Teheccüd Namazının Kılınışı
Teheccüd namazı, İslam dininin önemli ibadetlerinden biri olup, yatsı namazının ardından kısa bir uyku çekildikten sonra geceleyin kılınan nafile bir namazdır. Diyanet İşleri Başkanlığı’nın kaynaklarına göre, teheccüd namazı, müminlerin Allah’a olan yakınlıklarını artırmak ve gece vakitlerini ibadetle değerlendirmek amacıyla kılınmaktadır.

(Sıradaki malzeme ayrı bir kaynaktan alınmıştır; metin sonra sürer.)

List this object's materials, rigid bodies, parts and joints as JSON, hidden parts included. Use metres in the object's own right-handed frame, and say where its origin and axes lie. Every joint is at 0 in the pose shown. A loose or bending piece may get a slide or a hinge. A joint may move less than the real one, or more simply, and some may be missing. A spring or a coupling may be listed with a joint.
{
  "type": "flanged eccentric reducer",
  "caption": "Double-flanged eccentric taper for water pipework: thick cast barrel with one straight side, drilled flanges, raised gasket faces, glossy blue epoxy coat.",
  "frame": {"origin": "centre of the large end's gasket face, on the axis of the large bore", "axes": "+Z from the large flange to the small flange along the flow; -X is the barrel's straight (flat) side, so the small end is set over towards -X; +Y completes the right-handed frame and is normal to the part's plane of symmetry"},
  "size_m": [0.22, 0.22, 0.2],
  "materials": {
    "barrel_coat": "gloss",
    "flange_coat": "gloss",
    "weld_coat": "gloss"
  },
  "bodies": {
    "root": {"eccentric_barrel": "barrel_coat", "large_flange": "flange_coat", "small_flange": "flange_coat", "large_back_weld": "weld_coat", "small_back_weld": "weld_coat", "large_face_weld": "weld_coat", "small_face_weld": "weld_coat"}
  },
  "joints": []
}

Teheccüd Namazı Nasıl Kılınır?
Teheccüd namazı kılmak isteyen kişi, öncelikle “Niyet ettim Allah rızası için teheccüd namazı kılmaya” şeklinde niyet edebilir. Bu namazın en ideal kılınış şekli, iki ile sekiz rekât arasında çift sayıda kılınmasıdır. Ancak kişi, dilerse daha fazla rekât da kılabilir. İki rekâtta bir selam vermek, fazilet açısından daha çok tercih edilse de, dört rekâtta da selam vermek mümkündür. İbn Âbidîn’in eserinde de belirtildiği gibi, iki rekâtten fazla kılındığında, arada yemek, içmek veya konuşmak gibi namaza aykırı davranışlarda bulunulmadığı takdirde, yeniden niyet etmeye gerek yoktur.

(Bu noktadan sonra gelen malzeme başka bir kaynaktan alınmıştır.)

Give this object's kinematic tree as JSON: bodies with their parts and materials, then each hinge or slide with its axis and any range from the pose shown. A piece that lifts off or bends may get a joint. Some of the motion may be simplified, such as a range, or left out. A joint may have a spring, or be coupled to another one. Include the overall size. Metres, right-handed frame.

Dört rekât olarak kılındığında, ikinci rekât sonunda teşehhüd için oturulduğunda, “tahiyyat”tan sonra “Allahümme salli” ve “Allahümme barik” duaları okunması gerekmektedir. Üçüncü rekât için ayağa kalkıldığında ise önce “Sübhâneke” okunmakta, ardından “Eûzü besmele” çekilerek Fâtiha suresi okunmaktadır.
Teheccüd Namazı Nedir?
Teheccüd namazı, yatsı namazından sonra bir süre uyuduktan sonra kalkılarak kılınan nafile bir ibadettir. Hz. Peygamber (s.a.s.) bu konuda şöyle buyurmuştur: “Her kim geceleyin uyanır, ailesini de uyandırır ve iki rekât namaz kılarsa, Allah’ı çok zikreden erkekler ile kadınlardan yazılır.” (Ebû Dâvûd, Tatavvu’, 18). Ayrıca, “Farz namazlardan sonra en faziletli namaz gece namazıdır” (Müslim, Sıyâm, 202; Ebû Dâvûd, Sıyâm, 55) hadisi, gece kılınan nafile namazların gündüz kılınanlardan daha faziletli olduğunu göstermektedir.
Hz. Peygamberin (s.a.s.) bu namazı devamlı olarak kılması, teheccüd namazının bizler için bir sünnet olduğunu vurgulamaktadır. Bazı rivayetlerde ise, Peygamberin (s.a.s.), yatsı namazını kıldıktan sonra vitir namazını kılmadan uyuduğu, gece yarısından sonra uyanarak bir müddet gece namazı kıldıktan sonra vitir namazını kıldığı ve sabah namazı vaktinde sabah namazını kıldığı belirtilmektedir (Müslim, Salâtü’l-müsâfirîn, 182).